Operational resilience is equally important. Delivery and finance workflows cannot depend on brittle automations that fail silently. Enterprises need fallback procedures, exception queues, service observability, and clear ownership across IT, finance operations, and PMO functions. AI should strengthen continuity, not introduce hidden fragility.
Executive recommendations for enterprise AI implementation
- Start with one or two cross-functional workflows where delivery and finance misalignment creates measurable business friction, such as billing readiness or margin forecasting
- Establish a canonical operational data model for projects, resources, contracts, costs, and revenue events before scaling AI decision services
- Use AI to augment operational decision-making, not to bypass financial controls or contractual approval requirements
- Prioritize interoperability between PSA, ERP, CRM, HR, and analytics platforms to avoid creating another disconnected intelligence layer
- Define governance early, including model ownership, auditability, access controls, exception handling, and retraining standards
- Measure value through operational KPIs such as invoice cycle time, forecast accuracy, utilization quality, margin variance, and cash conversion rather than generic AI activity metrics
- Design for scalability by using modular orchestration, reusable policy services, and role-based experiences that can expand across service lines and geographies
The strongest enterprise AI programs in professional services are disciplined in scope and ambitious in architecture. They begin with operational pain points that matter to both delivery and finance, then build a connected intelligence foundation that supports broader modernization. This approach creates durable value because it improves how the firm runs, not just how it reports.

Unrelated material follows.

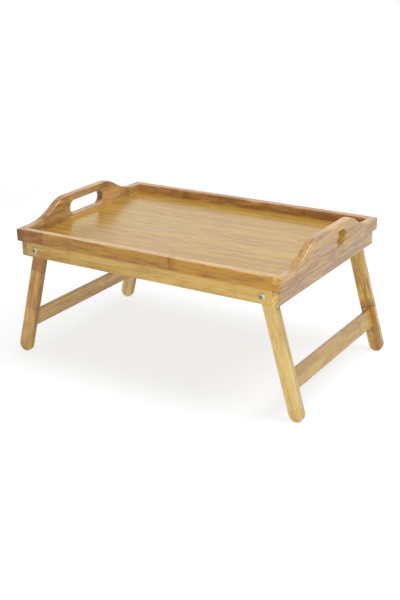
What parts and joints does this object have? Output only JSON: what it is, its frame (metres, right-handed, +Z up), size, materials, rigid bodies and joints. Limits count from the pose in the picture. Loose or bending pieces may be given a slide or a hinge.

The strategic outcome: connected intelligence across the services lifecycle
Professional services AI implementation is most effective when it unifies project delivery, financial control, and executive decision-making. Firms that achieve this can move beyond fragmented analytics and manual coordination toward predictive operations, intelligent workflow coordination, and stronger enterprise interoperability.
For SysGenPro clients, the opportunity is to build AI-driven operations infrastructure that links service execution to financial outcomes in near real time. That means fewer surprises at month end, better resource decisions during the quarter, and a more resilient operating model as complexity grows. In a market where margin discipline and delivery quality are both strategic, integrated AI for delivery and finance workflows becomes a modernization priority rather than an innovation experiment.